Harmon Burns, 53, an Alexandria resident and Nationals season ticket holder who runs a chain of parking lots, said that although baseball officials are wrong to insist that the District pay for any cost overruns, the benefits to the city will outweigh the costs in the long run.
"It will do what the MCI Center did for Chinatown," Burns said as he ate lunch at J. Paul's, a tavern in Georgetown. "The question is, in 30 years, what kind of money will it bring in? I think it will be a lot."
Bob Murphy, a lawyer who lives in Rockville, said District leaders are in a tough position.
"The city council has so many competing interests; they've got a wider constituency to worry about," Murphy said as he ate a bowl of chicken soup at the downtown ESPN Zone restaurant. "Major League Baseball has one constituency, and that's the owners."

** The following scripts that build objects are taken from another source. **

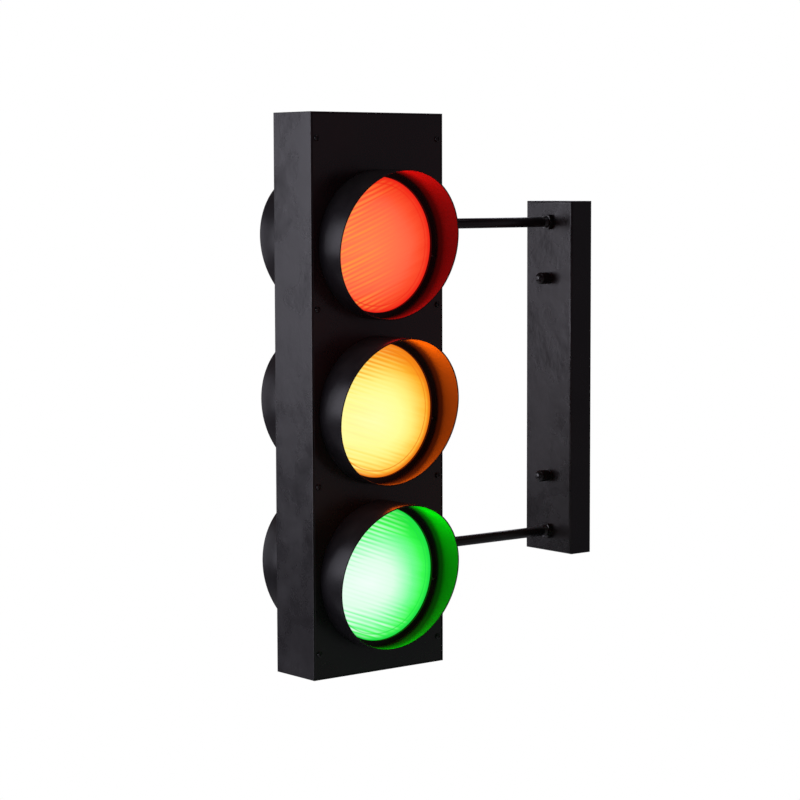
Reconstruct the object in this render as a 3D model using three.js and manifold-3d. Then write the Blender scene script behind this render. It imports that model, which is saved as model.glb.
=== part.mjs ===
// Double-sided traffic light wall lamp: a folded steel box with three lit lenses and hoods on the
// front and on the rear, two tube arms and a wall canopy. Millimetres, +Z up. The wall is the plane
// x = 0 and the lamp stands out towards -X. Its front faces -Y. The origin is the middle of the
// wall bracket's back face.

import * as THREE from 'three';
import { mergeVertices } from 'three/addons/utils/BufferGeometryUtils.js';
import Module from 'manifold-3d';

// ---- driving dimensions ----------------------------------------------------------------------

const gap = 0.3; // left between pieces that touch
const sheet = 1.2; // steel sheet of the box, panel, hoods and canopy

const head = { width: 148.5, depth: 55.5, height: 500 }; // the box
const headDrop = 1.8; // its centre below the canopy's centre
const lampPitch = 147.6; // between lens centres
const middleLampZ = -14.3; // amber lens, from the box's centre
const lensOpening = 60.2; // radius of the openings that show the lenses

const hood = { radius: 66.5, middleLength: 31, slant: 11.8 };
const lens = { radius: 61.6, thickness: 3, rise: 4.2 };
const ring = { outer: 66, inner: 57.5, thickness: 1.2 };

const panelScrew = {
  x: 68, zOuter: 227, zInner: 78, shaft: 1.5, headRadius: 2.8, headHeight: 1.9, length: 8,
};
const returnWidth = 5; // front return of the box, behind the panel
const lug = { width: 11.2, height: 14 }; // wider place in the return for each panel screw

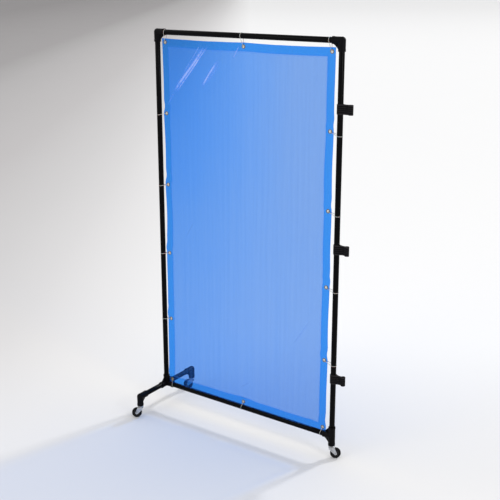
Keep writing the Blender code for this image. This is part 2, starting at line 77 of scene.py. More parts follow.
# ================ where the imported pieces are

def middle(node):
    """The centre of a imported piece's box."""
    low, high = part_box(node)
    return (np.array(low) + np.array(high)) / 2


LEFT, RIGHT = middle("left_post")[0], middle("right_post")[0]
RAIL, TOP = middle("bottom_rail")[2], middle("top_rail")[2]
LEG = abs(middle("front_castor_insert")[1])
TUBE = (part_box("left_post")[1].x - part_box("left_post")[0].x) / 2
SOCKET = TUBE + 0.0033          # outer radius of a fitting's socket
ARM = 0.0455                    # from where the axes cross to a socket's mouth
WHEEL = 0.025                   # wheel radius
TRAIL = 0.019                   # from the swivel's axis back to the axle
SHEET_LOW, SHEET_HIGH = (np.array(corner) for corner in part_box("curtain"))
HEM = 0.038                     # width of the doubled edges
GROMMETS = [f"{side}_{row}" for side in ("left", "right") for row in range(1, 7)] + ["bottom", "top"]
ROWS = np.array([middle(f"grommet_left_{row}")[2] for row in range(1, 7)])
COLUMNS = np.array([middle(f"grommet_{name}")[0] for name in ("left_1", "bottom", "right_1")])
LEAN = middle("grommet_left_1")[1] / (SHEET_HIGH[2] - ROWS[0])   # how far forward for each metre down


# ================ shapes

def lattice(rows, columns, wrap_rows=False, wrap_columns=False):
    """Quads over a grid of points: each joins a point to its next ones along both ways of the grid."""
    down, across = np.meshgrid(np.arange(rows if wrap_rows else rows - 1),
                               np.arange(columns if wrap_columns else columns - 1), indexing="ij")
    down2, across2 = (down + 1) % rows, (across + 1) % columns
    return np.stack([down * columns + across, down * columns + across2,
                     down2 * columns + across2, down2 * columns + across], -1).reshape(-1, 4)


def unit(vectors):
    """Each vector over its own length."""
    return vectors / np.linalg.norm(vectors, axis=-1, keepdims=True)


def arc(angle, radius, centre=(0, 0)):
    """Points of a circle: x = radius cos a, y = radius sin a, from its centre."""
    return np.stack([centre[0] + radius * np.cos(angle), centre[1] + radius * np.sin(angle)], 1)


def bow(t, start, pull, end):
    """A curve between two points that leans towards a third: (1-t)^2 A + 2t(1-t) B + t^2 C."""
    return (1 - t) ** 2 * start + 2 * t * (1 - t) * pull + t * t * end


def eased(corners, cut, steps, closed=False):
    """An outline whose corners are rounded: each is a bow from a point short of it to a point past it.
    The ends of an open outline stay."""
    points = np.asarray(corners, float)
    before, after = np.roll(points, 1, 0), np.roll(points, -1, 0)
    back, on = before - points, after - points
    back_long = np.linalg.norm(back, axis=1, keepdims=True)
    on_long = np.linalg.norm(on, axis=1, keepdims=True)
    cuts = np.broadcast_to(np.asarray(cut, float).reshape(-1, 1), (len(points), 1))
    start = points + back / back_long * np.minimum(cuts, back_long * 0.45)
    end = points + on / on_long * np.minimum(cuts, on_long * 0.45)
    t = np.linspace(0, 1, steps)[:, None, None]
    curves = bow(t, start, points, end).transpose(1, 0, 2)
    if closed:
        return curves.reshape(-1, points.shape[1])
    return np.concatenate([points[:1], curves[1:-1].reshape(-1, points.shape[1]), points[-1:]])


def turned(outline, sides=48, closed=False, radius_share=None):
    """An outline of (radius, height) carried round Z: x = radius cos a, y = radius sin a. The radius may
    also be multiplied by a share that depends on the angle and the outline's point."""
    outline = np.asarray(outline, float)
    angle = np.arange(sides) * 2 * math.pi / sides
    radius = np.repeat(outline[:, :1], sides, 1)
    if radius_share is not None:
        radius = radius * radius_share(angle[None, :], outline)
    points = np.stack([radius * np.cos(angle), radius * np.sin(angle),
                       np.repeat(outline[:, 1:], sides, 1)], -1)
    return points.reshape(-1, 3), lattice(len(outline), sides, closed, True)


def carried(path, section, side, closed=False):
    """A section of (out, along side) points carried along a path: point = path + out * normal + across *
    side, where the normal is square to the side and to the path's direction."""
    path, section = np.asarray(path, float), np.asarray(section, float)
    if closed:
        ahead = np.roll(path, -1, 0) - np.roll(path, 1, 0)
    else:
        ahead = np.gradient(path, axis=0)
    ahead = unit(ahead)
    side = np.broadcast_to(np.asarray(side, float), path.shape)
    side = unit(side - ahead * (side * ahead).sum(1, keepdims=True))
    normal = np.cross(ahead, side)
    points = path[:, None] + section[None, :, :1] * normal[:, None] + section[None, :, 1:2] * side[:, None]
    rows, columns = points.shape[:2]
    faces = [lattice(rows, columns, closed, True)]
    if not closed:
        faces += [np.arange(columns)[None], np.arange(columns)[None, ::-1] + (rows - 1) * columns]
    return points.reshape(-1, 3), faces


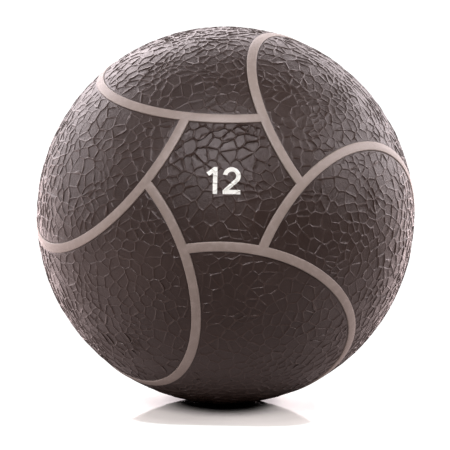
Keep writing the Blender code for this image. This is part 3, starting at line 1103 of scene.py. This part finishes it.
def print_marking(dirs, values, tris):
    """Cuts the outlines into the panel's own triangles, so the ink lies exactly on the relief.

    Returns the patch's three parts and a 0 or 1 per triangle for ink.
    """
    flat = dirs[:, :2] / dirs[:, 2:3] * PANEL_R
    outlines = mark_outlines()
    both = np.concatenate(outlines)
    within = ((flat > both.min(0) - 1.0) & (flat < both.max(0) + 1.0)).all(1)
    region = within[tris].any(1)
    used, local = np.unique(tris[region], return_inverse=True)
    local = local.reshape(-1, 3)
    xy = flat[used]
    edges = np.unique(np.sort(tri_edges(local), axis=1), axis=0)
    links = [(int(a), int(b)) for a, b in edges]
    first = len(xy)
    for outline in outlines:
        n = len(outline)
        links += [(first + i, first + (i + 1) % n) for i in range(n)]
        first += n
    made, faces, origins = triangulate(np.concatenate([xy, both]), links, 1e-7)
    source = np.full(len(made), -1)
    for i, ids in enumerate(origins):
        for j in ids:
            if j < len(used):
                source[i] = used[j]
                break
    tree = BVHTree.FromPolygons(
        [(x, y, 0.0) for x, y in xy], [tuple(int(i) for i in t) for t in local])

    def owner(point):
        """The old triangle under a flat point, or -1."""
        _, _, index, distance = tree.find_nearest(Vector((point[0], point[1], 0.0)))
        return index if distance < 1e-3 else -1

    middle = made[faces].mean(1)
    owned = np.array([owner(p) for p in middle]) >= 0
    faces, middle = faces[owned], middle[owned]

    # new points take their values from the old triangle they lie in
    new_id = source.copy()
    fresh = np.nonzero((source < 0) & np.isin(np.arange(len(made)), faces))[0]
    new_id[fresh] = len(dirs) + np.arange(len(fresh))
    under = local[np.maximum(np.array([owner(made[i]) for i in fresh]), 0)]
    a, b, c = (xy[under[:, j]] for j in range(3))
    p = made[fresh]

    def doubled_area(first, second):
        return ((first[:, 0] - a[:, 0]) * (second[:, 1] - a[:, 1])
                - (second[:, 0] - a[:, 0]) * (first[:, 1] - a[:, 1]))

    whole = doubled_area(b, c)
    share_b = doubled_area(p, c) / whole
    share_c = ((b[:, 0] - a[:, 0]) * (p[:, 1] - a[:, 1])
               - (p[:, 0] - a[:, 0]) * (b[:, 1] - a[:, 1])) / whole
    share_a = 1 - share_b - share_c
    id_a, id_b, id_c = used[under].T
    values = [
        np.concatenate([v, share_a * v[id_a] + share_b * v[id_b] + share_c * v[id_c]])
        for v in values
    ]
    lifted = np.stack([p[:, 0], p[:, 1], np.full(len(p), PANEL_R)], 1)
    dirs = np.concatenate([dirs, unit(lifted)])
    inked = in_loops(middle, outlines).astype(int)
    tris = np.concatenate([tris[~region], new_id[faces]])
    return dirs, values, tris, np.concatenate([np.zeros((~region).sum(), int), inked])


# ---- The cover ---------------------------------------------------------------------
def bold_above(dirs):
    """The front panel's relief is bolder towards its upper edge."""
    return 1.1 + 0.65 * smoothstep((dirs[:, 1] * PANEL_R - 4.0) / 12.0)


def hexagon(mirror):
    """Outline fields of a hexagon: outside six front circles, after `mirror` of the axes."""
    return [lambda p, s=s: s.outside_front(p * mirror) - HALF_SEAM for s in SEAMS[:SECTORS]]


def build_cover(rubber, ink):
    cover = vein_cover()
    cap = math.cos(math.radians(36.0))
    build_panel(
        "panel_hex_front", "hex_panel_front", cover,
        near=[lambda p: p[:, 2] - cap],
        fields=hexagon(np.array([1.0, 1.0, 1.0])),
        view=np.array([0, 0, 1.0]), materials=[rubber, ink],
        painter=print_marking, boldness=bold_above,
    )
    # the rear one is half-turned about X and has a round hole in its middle
    hole = lambda p: np.arccos(np.clip(-p[:, 2], -1, 1)) - HOLE_R / PANEL_R
    build_panel(
        "panel_hex_rear", "hex_panel_rear", cover,
        near=[lambda p: -p[:, 2] - cap],
        fields=hexagon(np.array([1.0, -1.0, -1.0])) + [hole],
        view=np.array([0, 0, -1.0]), materials=[rubber],
    )
    for k in range(SECTORS):
        own, after = SEAMS[k], SEAMS[k + 1]
        middle = unit(own.front + after.rear)
        build_panel(
            f"panel_petal_{k + 1}", f"petal_panel_{k + 1}", cover,
            near=[
                lambda p: p @ middle - math.cos(math.radians(80.0)),
                lambda p: -own.distance(p) + 0.08,
                lambda p: after.distance(p) + 0.08,
            ],
            fields=[
                lambda p: -own.distance(p) - HALF_SEAM,
                lambda p: after.distance(p) - HALF_SEAM,
            ],
            view=middle, materials=[rubber],
        )


# (radius, height over the panel's sphere) from the pip's top to its foot
PIP_PROFILE = [(0.0, 0.95), (0.35, 0.9), (0.65, 0.68), (0.85, 0.2), (0.95, -0.5)]
PIP_SIDES = 20


def build_pip(rubber):
    """The small pip that the mould's vent leaves on the front panel, upper right."""
    at = unit(np.array([27.3, 10.9, PANEL_R]))
    u = unit(np.cross([0, 1.0, 0], at))
    v = np.cross(at, u)
    n = PIP_SIDES
    points, tris = [], []
    for r, height in PIP_PROFILE:
        for i in range(n if r else 1):
            a = 2 * math.pi * i / n
            points.append(at * (PANEL_R + height) + r * (math.cos(a) * u + math.sin(a) * v))
    for i in range(n):
        tris.append([0, 1 + i, 1 + (i + 1) % n])
    for ring in range(len(PIP_PROFILE) - 2):
        upper, lower = 1 + ring * n, 1 + (ring + 1) * n
        for i in range(n):
            j = (i + 1) % n
            tris += [[upper + i, lower + i, lower + j], [upper + i, lower + j, upper + j]]
    base = len(points)
    points.append(at * (PANEL_R + PIP_PROFILE[-1][1]))
    last = base - n
    for i in range(n):
        tris.append([base, last + (i + 1) % n, last + i])
    # the whole pip counts as a vein crest, so its rubber takes the crests' painted highlight
    attributes = {"vein": np.full(len(points), 1.0), "edge": np.full(len(points), 9.0)}
    pip = make_object(
        "mould_pip", np.array(points), np.array(tris), [rubber], attributes=attributes)


def finish_inner_pieces():
    """The pieces under the cover keep their CAD solids and get their own finishes."""
    core = inner_rubber("core_rubber", dark=srgb(38, 36, 35), light=srgb(58, 55, 52),
                        roughness=0.72, scale=90.0)
    bladder = inner_rubber("butyl_bladder", dark=srgb(30, 30, 32), light=srgb(44, 44, 46),
                           roughness=0.45, scale=60.0)
    housing = inner_rubber("valve_rubber", dark=srgb(30, 28, 27), light=srgb(46, 42, 40),
                           roughness=0.5, scale=400.0)
    plug = inner_rubber("valve_plug", dark=srgb(52, 44, 38), light=srgb(76, 64, 54),
                        roughness=0.42, scale=500.0)
    for node, slot, material in (
        ("core_half_front", "core_rubber", core),
        ("core_half_rear", "core_rubber", core),
        ("bladder", "bladder_rubber", bladder),
        ("valve_housing", "valve_rubber", housing),
        ("valve_core", "valve_plug", plug),
        ("winding_layer", "winding_thread", winding_thread()),
    ):
        obj = frame["nodes"][node]
        obj.data.materials.clear()
        obj.data.materials.append(material)


# ---- Floor -------------------------------------------------------------------------
FLOOR_Z = -0.1197
FLOOR_HALF = 30.0
SHADE_Y = -0.022                         # middle of the shaded patch
SHADE_HALF_X, SHADE_HALF_Y = 0.062, 0.057
FLOOR_BODY = 1.82
FLOOR_TINT = (0.95, 0.985, 0.93)
FLOOR_MIRROR = 0.42                      # share of mirror over body
FLOOR_ROUGH = 0.05
FLOOR_GLOW = (1.15, 0.92, 0.92)
BACKDROP = 1.2                           # white that the camera sees round the ball
WHITE = (1, 1, 1, 1)
# What the floor sends up at the ball: under it, near it, then far off to each side.
FLOOR_LIGHT = {
    "under": 0.603,
    "near_right": 1.100, "near_left": 1.366, "near_back": 5.652, "near_front": 0.425,
    "far_right": 0.000, "far_left": 1.034, "far_back": 8.194, "far_front": 0.442,
}


def floor_seen(f, place, away):
    """What the camera sees: a glossy patch under the ball, fading to white."""
    spot = f.add("ShaderNodeSeparateXYZ", {"Vector": place})

    def fourth_power(offset, half):
        return f.math("POWER", f.math("DIVIDE", f.math("ABSOLUTE", offset), half), 4.0)

    across = fourth_power(spot.outputs["X"], SHADE_HALF_X)
    along = fourth_power(f.math("ADD", spot.outputs["Y"], -SHADE_Y), SHADE_HALF_Y)
    edge = f.math("POWER", f.math("ADD", across, along), 0.25)
    fade = f.smooth_ramp(edge, low=0.93, high=1.02)

    # painted contact shadow: the body's colour goes dark where the ball rests, and painted shade
    # dims it again further out
    painted_contact_shadow = f.smooth_ramp(away, low=0.0255, high=0.041)
    painted_outer_shade = f.smooth_ramp(away, low=0.045, high=0.072, to_low=1.0, to_high=0.69)
    painted_shading = f.math("MULTIPLY", painted_contact_shadow, painted_outer_shade)
    painted_shade_tone = f.mix(painted_shading, (0.01, 0.01, 0.01), tuple(FLOOR_BODY * c for c in FLOOR_TINT))
    body = f.shader("ShaderNodeBsdfDiffuse", {"Color": painted_shade_tone})
    gloss = f.shader("ShaderNodeBsdfGlossy", {"Color": WHITE, "Roughness": FLOOR_ROUGH})
    white = f.shader("ShaderNodeEmission", {"Color": WHITE, "Strength": BACKDROP})
    return f.mix_shader(fade, f.mix_shader(FLOOR_MIRROR, body, gloss), white)


def floor_lit(f, flat, away):
    """What every other ray sees: a glow that differs by distance and side."""
    bearing = f.vector("NORMALIZE", flat).outputs[0]
    sides = f.add("ShaderNodeSeparateXYZ", {"Vector": bearing})
    clear = f.smooth_ramp(away, low=0.09, high=0.17)
    far = f.smooth_ramp(away, low=0.25, high=0.6)
    near = f.math("SUBTRACT", clear, far)
    beyond_contact = f.smooth_ramp(away, low=0.04, high=0.09)
    shares = {"under": f.math("MULTIPLY", f.math("SUBTRACT", 1.0, clear), beyond_contact)}
    for side, axis, sign in (
        ("right", "X", 1.0), ("left", "X", -1.0), ("back", "Y", 1.0), ("front", "Y", -1.0),
    ):
        part = f.math("MAXIMUM", f.math("MULTIPLY", sides.outputs[axis], sign), 0.0)
        part = f.math("MULTIPLY", part, part)
        shares["near_" + side] = f.math("MULTIPLY", part, near)
        shares["far_" + side] = f.math("MULTIPLY", part, far)
    glow = f.weighted_sum(
        (f"floor_{key}", share, FLOOR_LIGHT[key]) for key, share in shares.items())
    return f.shader("ShaderNodeEmission", {"Color": (*FLOOR_GLOW, 1.0), "Strength": glow})


def floor_gloss():
    material = bpy.data.materials.new("floor_gloss")
    material.use_nodes = True
    f = Nodes(material.node_tree)
    f.tree.nodes.remove(f.tree.nodes["Principled BSDF"])
    place = f.add("ShaderNodeNewGeometry").outputs["Position"]
    flat = f.vector("MULTIPLY", place, (1, 1, 0)).outputs[0]
    away = f.vector("LENGTH", flat).outputs["Value"]
    surface = f.mix_shader(
        f.is_camera_ray(), floor_lit(f, flat, away), floor_seen(f, place, away))
    f.put(f.tree.nodes["Material Output"].inputs["Surface"], surface)
    return material


def build_floor():
    mesh = bpy.data.meshes.new("floor")
    bm = bmesh.new()
    bmesh.ops.create_grid(bm, x_segments=8, y_segments=8, size=FLOOR_HALF)
    bm.to_mesh(mesh)
    bm.free()
    floor = bpy.data.objects.new("floor", mesh)
    floor.location = (0, 0, FLOOR_Z)
    bpy.context.scene.collection.objects.link(floor)
    mesh.materials.append(floor_gloss())


# ---- World light -------------------------------------------------------------------
LIGHT_TINT = (1.07, 0.95, 0.98)
# Soft lights in the sky: azimuth (from -Y towards +X), elevation, half width, strength.
# Angles in degrees.
LIGHTS = [
    (80, 14, 11.0, 0.555), (120, 14, 11.0, 4.417), (140, 14, 11.0, 7.033),
    (160, 14, 11.0, 2.668), (180, 14, 11.0, 0.702), (200, 14, 11.0, 3.472),
    (220, 14, 11.0, 5.714), (240, 14, 11.0, 1.910), (260, 14, 11.0, 5.638),
    (90, 30, 11.0, 14.319), (130, 30, 11.0, 0.744), (150, 30, 11.0, 4.688),
    (170, 30, 11.0, 2.318), (190, 30, 11.0, 7.435), (210, 30, 11.0, 6.429),
    (230, 30, 11.0, 3.974), (270, 30, 11.0, 2.058),
    (180, 50, 14.0, 1.520), (230, 50, 14.0, 1.089), (295, 20, 17.0, 0.532),
    (350, 42, 11.0, 17.376), (10, 42, 11.0, 1.191), (0, 56, 11.0, 7.343),
    (346, 58, 11.0, 2.300),
]


def direction_of(azimuth, elevation):
    """Unit vector from angles in radians, the azimuth from -Y towards +X."""
    flat = math.cos(elevation)
    return (math.sin(azimuth) * flat, -math.cos(azimuth) * flat, math.sin(elevation))


def build_world():
    world = bpy.data.worlds.new("studio")
    bpy.context.scene.world = world
    world.use_nodes = True
    w = Nodes(world.node_tree)
    w.tree.nodes.clear()
    ray = w.add("ShaderNodeTexCoord").outputs["Generated"]
    lobes = []
    for i, (azimuth, elevation, width, strength) in enumerate(LIGHTS):
        aim = direction_of(math.radians(azimuth), math.radians(elevation))
        sharpness = 1.0 / (1.0 - math.cos(math.radians(width)))
        closeness = w.vector("DOT_PRODUCT", ray, aim).outputs["Value"]
        falloff = w.math("MULTIPLY", w.math("SUBTRACT", closeness, 1.0), sharpness)
        lobes.append((f"lobe_{i}", w.math("EXPONENT", falloff), strength))
    glow = w.shader("ShaderNodeBackground", {
        "Color": (*LIGHT_TINT, 1.0), "Strength": w.weighted_sum(lobes),
    })
    sky = w.shader("ShaderNodeBackground", {"Color": WHITE, "Strength": BACKDROP})
    shown = w.mix_shader(w.is_camera_ray(), glow, sky)
    w.add("ShaderNodeOutputWorld", {"Surface": shown})


# ---- Camera ------------------------------------------------------------------------
CAMERA_AZIMUTH = math.radians(0.77)
CAMERA_ELEVATION = math.radians(6.75)
CAMERA_ROLL = math.radians(0.96)
CAMERA_FAR = 1.391                       # from the ball's centre


def build_camera():
    data = bpy.data.cameras.new("camera")
    data.lens = 174.96
    data.sensor_width = 36.0
    data.shift_x = -0.001288889
    data.shift_y = -0.0218
    data.clip_start = 0.05
    data.clip_end = 80.0
    camera = bpy.data.objects.new("camera", data)
    back = Vector(direction_of(CAMERA_AZIMUTH, CAMERA_ELEVATION))
    camera.location = back * CAMERA_FAR
    camera.rotation_mode = "QUATERNION"
    roll = Quaternion((0, 0, 1), CAMERA_ROLL)
    camera.rotation_quaternion = (-back).to_track_quat("-Z", "Y") @ roll
    scene = bpy.context.scene
    scene.collection.objects.link(camera)
    scene.camera = camera
    scene.view_settings.view_transform = "Standard"
    scene.view_settings.look = "None"


# ---- Build -------------------------------------------------------------------------
cover_material = panel_rubber()
rib_material = rib_rubber()
ink_material = marking_ink()

build_cover(cover_material, ink_material)
build_pip(cover_material)
for k in range(SECTORS):
    build_rib(k, rib_material)
finish_inner_pieces()
build_floor()
build_world()
build_camera()
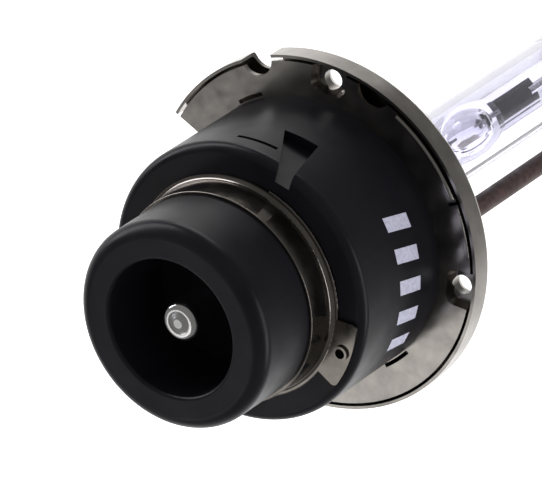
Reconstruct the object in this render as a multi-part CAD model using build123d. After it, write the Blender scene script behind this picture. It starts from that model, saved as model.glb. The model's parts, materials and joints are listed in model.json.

He dismissed the negotiations as a "comedy of errors. I'm kind of embarrassed by it all. It doesn't look like the District and Major League Baseball can get it done."
Some have tuned out the whole affair.
Paul Arnold, 32, who lives just south of Petworth in Northwest, has followed the ups and downs of the baseball deal, the bluster from the opponents, the cheerleading from the proponents, and he's convinced that a new stadium is inevitable no matter what anyone on either side says.
"It's a done deal -- they will build a stadium no matter how much it will cost, no matter how many people don't want it," he said, counting himself among the opponents as he sipped coffee at a diner on 18th Street NW in Adams Morgan. "Look at the people who are for it: Mayor Williams, Colin Powell -- half of K Street takes their clients there."
The money, he said, could be used instead to hire police officers, improve trash collection. "You could use it for anything," he said. "God bless these protest types, but I don't think they accomplish anything."